Skills Hub

Handouts, notes and visual aids

A presentation can be improved with handouts, visual aids and activities. Here are some examples:

Handouts

Handouts should be a summary of the important points rather than all the notes from your presentation.

Try making a version of the handout with your own notes in it, reminding you how to elaborate on the points in the handout. Make your notes in a different typeface from the handout, so you can tell what the audience can/can't see.

• Put the title, your name and the date at the top. Give information in bullet points.

• Use headings to show the different levels of information (main points, supporting points, examples).

• Cite sources where appropriate. Give a bibliography at the end of the handout, using a standard bibliographical style.

• Include important material, e.g. definitions, tables, illustrations.

• For a 20-minute talk, 2-4 pages should be enough, depending on how much data there is. If your handout has no data, aim for 2 pages.

• Make enough copies for everyone! Bring them stapled, hole-punched and ready to use.

Slides 

Slides can be used to liven up your presentation:

    • Use for examples, illustrations, major points

    • Use diagrams to present or explain a theory

    • Make type at least 24pt. Don't put more on a slide than you could read easily on a T-shirt.

    • You could use a slide at the beginning to show the structure of the presentation.

Video / audio clips 

Video or audio clips can be useful, but use short clips so they do not dominate the presentation. Practise presenting the clips beforehand.

Activities

At the start, it can be helpful to ask your audience questions to engage them. It helps you find out what the audience already knows so you can pitch your presentation at the right level.

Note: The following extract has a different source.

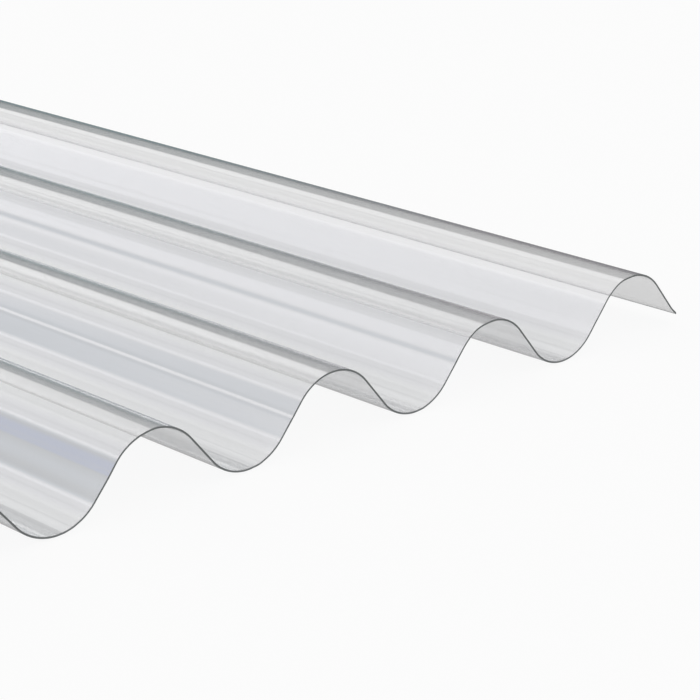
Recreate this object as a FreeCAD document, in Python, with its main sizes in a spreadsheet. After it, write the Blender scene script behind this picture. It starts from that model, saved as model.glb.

You might want to include activities such as audience participation, role play or games. Make sure you do not include anything that will upset or embarrass any of the audience. If you're planning something unusual, check with your tutor first.

• Make sure you coordinate between your notes and the aid, e.g. indicate in your notes where to change your slide or which number in the handout is the relevant example.

• Proofread your slides carefully. Typos are even more embarrassing when they're huge!

• Don't use unnecessary visuals, which may distract the audience. Everything you use should enhance your presentation and help to engage your audience.

• If you're projecting your presentation onto a screen behind you, don't walk in front of it.